— BEGIN Data for processing —

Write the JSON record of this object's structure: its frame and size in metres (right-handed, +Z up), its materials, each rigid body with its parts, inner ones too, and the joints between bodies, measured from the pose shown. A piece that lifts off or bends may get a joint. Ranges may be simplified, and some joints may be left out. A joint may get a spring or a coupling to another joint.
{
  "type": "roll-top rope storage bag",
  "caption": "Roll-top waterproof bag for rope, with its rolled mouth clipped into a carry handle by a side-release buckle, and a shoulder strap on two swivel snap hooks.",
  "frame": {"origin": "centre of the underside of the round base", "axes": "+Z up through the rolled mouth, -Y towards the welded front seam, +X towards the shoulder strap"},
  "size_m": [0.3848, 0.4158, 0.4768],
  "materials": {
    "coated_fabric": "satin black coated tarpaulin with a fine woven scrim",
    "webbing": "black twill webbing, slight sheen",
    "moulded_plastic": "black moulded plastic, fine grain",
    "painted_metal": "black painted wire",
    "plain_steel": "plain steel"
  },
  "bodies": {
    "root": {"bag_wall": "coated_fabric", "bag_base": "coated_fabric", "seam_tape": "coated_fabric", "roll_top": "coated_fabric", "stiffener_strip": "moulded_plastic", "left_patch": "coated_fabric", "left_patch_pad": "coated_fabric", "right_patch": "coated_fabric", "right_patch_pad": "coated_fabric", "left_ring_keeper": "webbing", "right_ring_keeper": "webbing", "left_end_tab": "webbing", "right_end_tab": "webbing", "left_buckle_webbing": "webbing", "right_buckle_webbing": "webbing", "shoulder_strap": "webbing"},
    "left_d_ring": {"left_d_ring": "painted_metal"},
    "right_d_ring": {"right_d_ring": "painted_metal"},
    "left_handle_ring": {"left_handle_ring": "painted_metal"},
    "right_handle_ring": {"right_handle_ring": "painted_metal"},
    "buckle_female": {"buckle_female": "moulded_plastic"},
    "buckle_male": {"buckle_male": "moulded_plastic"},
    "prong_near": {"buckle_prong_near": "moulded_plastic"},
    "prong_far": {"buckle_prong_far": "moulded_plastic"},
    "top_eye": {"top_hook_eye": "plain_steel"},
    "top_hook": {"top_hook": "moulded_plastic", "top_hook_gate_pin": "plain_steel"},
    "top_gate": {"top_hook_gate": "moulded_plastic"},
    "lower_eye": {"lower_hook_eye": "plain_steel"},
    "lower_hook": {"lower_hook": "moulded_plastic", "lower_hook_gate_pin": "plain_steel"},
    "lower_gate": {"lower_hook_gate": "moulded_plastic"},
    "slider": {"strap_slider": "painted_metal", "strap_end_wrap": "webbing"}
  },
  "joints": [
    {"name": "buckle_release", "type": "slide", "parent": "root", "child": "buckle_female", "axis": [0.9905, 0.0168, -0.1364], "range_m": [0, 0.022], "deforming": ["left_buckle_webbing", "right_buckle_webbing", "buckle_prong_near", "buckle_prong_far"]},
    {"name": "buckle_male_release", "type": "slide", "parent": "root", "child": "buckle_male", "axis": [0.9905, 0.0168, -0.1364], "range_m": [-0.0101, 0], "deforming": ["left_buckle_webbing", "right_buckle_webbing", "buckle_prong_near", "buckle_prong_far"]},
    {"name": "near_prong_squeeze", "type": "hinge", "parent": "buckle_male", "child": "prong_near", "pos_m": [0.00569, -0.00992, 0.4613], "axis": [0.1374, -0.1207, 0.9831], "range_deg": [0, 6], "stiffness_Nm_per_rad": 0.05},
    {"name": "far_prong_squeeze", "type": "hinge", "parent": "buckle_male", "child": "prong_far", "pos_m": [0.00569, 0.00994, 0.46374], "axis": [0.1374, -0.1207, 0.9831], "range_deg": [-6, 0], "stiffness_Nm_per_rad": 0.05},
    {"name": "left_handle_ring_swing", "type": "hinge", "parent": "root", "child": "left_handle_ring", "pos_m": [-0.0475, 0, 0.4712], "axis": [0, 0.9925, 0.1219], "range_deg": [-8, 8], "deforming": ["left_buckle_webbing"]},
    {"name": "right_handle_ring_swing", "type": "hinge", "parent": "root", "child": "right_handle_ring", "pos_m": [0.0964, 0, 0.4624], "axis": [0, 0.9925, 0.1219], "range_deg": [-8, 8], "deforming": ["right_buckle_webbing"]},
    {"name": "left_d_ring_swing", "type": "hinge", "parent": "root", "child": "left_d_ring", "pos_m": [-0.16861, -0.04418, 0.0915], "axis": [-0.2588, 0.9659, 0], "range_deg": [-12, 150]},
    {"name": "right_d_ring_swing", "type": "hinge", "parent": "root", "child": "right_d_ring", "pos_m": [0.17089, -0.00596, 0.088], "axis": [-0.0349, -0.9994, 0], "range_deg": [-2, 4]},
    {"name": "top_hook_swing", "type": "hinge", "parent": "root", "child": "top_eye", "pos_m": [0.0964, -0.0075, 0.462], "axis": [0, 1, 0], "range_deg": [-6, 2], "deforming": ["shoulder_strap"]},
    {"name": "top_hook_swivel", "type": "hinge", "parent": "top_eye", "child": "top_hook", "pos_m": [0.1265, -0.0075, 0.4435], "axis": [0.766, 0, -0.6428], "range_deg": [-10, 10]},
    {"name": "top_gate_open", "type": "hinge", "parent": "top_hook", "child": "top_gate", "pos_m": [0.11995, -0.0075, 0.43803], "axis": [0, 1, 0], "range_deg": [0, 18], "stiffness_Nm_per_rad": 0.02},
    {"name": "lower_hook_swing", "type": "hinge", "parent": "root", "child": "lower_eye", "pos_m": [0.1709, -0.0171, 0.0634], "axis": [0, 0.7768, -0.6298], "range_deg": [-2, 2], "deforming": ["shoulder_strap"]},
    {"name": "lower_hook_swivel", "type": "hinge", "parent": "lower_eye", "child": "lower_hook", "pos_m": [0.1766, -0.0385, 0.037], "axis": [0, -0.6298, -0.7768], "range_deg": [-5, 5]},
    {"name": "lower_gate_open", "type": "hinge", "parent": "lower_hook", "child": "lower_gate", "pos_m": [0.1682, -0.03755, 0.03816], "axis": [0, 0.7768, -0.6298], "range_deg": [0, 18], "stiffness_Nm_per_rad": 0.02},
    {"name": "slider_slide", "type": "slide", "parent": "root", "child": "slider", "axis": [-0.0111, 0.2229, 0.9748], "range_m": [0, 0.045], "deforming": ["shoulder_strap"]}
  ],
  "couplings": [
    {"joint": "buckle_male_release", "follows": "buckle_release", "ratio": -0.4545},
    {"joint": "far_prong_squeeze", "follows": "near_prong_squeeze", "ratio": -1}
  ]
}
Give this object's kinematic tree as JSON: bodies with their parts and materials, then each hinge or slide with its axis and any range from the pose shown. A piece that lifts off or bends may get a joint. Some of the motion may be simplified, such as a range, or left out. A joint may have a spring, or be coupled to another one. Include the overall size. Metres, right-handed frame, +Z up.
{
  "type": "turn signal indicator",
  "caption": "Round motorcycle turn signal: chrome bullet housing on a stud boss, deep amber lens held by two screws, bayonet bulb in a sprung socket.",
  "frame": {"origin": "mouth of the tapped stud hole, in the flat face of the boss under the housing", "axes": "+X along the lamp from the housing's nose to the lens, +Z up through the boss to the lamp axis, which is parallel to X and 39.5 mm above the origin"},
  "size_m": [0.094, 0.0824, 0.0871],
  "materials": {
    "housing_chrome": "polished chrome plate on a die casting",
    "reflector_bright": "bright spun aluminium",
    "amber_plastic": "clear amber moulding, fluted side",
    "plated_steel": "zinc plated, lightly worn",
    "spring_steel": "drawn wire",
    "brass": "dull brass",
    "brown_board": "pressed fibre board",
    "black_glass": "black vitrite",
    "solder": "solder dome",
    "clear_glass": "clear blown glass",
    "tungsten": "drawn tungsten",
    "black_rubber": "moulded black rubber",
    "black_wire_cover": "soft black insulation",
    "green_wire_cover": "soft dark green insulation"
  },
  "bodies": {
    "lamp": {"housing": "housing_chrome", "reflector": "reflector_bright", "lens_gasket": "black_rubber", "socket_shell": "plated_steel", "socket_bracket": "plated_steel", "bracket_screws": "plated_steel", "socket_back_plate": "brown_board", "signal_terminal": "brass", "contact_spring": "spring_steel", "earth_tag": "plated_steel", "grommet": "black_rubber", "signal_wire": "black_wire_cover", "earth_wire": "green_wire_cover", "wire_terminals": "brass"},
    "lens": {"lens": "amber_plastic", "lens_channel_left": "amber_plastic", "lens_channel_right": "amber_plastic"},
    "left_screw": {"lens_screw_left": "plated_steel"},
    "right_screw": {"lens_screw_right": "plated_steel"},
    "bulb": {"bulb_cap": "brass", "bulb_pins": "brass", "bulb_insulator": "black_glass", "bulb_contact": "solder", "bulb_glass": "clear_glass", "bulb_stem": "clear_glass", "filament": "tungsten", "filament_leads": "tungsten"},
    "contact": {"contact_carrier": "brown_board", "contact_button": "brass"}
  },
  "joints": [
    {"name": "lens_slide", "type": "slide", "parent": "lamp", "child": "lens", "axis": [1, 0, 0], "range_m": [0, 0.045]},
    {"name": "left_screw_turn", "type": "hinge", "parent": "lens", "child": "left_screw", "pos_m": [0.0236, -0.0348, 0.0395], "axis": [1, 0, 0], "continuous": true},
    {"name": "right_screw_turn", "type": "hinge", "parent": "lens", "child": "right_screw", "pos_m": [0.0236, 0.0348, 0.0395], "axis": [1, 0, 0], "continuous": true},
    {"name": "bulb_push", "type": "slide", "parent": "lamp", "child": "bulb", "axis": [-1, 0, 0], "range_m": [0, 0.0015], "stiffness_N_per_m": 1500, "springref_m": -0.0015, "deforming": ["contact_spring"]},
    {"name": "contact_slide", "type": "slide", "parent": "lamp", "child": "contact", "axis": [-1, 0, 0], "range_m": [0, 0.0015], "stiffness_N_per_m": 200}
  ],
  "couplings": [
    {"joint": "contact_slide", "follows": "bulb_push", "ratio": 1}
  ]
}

— END Data for processing —

- _Exercise brief_
Copy out each line in the preceding records that contains "piece".

- _Response to the task_
Write the JSON record of this object's structure: its frame and size in metres (right-handed, +Z up), its materials, each rigid body with its parts, inner ones too, and the joints between bodies, measured from the pose shown. A piece that lifts off or bends may get a joint. Ranges may be simplified, and some joints may be left out. A joint may get a spring or a coupling to another joint.
Give this object's kinematic tree as JSON: bodies with their parts and materials, then each hinge or slide with its axis and any range from the pose shown. A piece that lifts off or bends may get a joint. Some of the motion may be simplified, such as a range, or left out. A joint may have a spring, or be coupled to another one. Include the overall size. Metres, right-handed frame, +Z up.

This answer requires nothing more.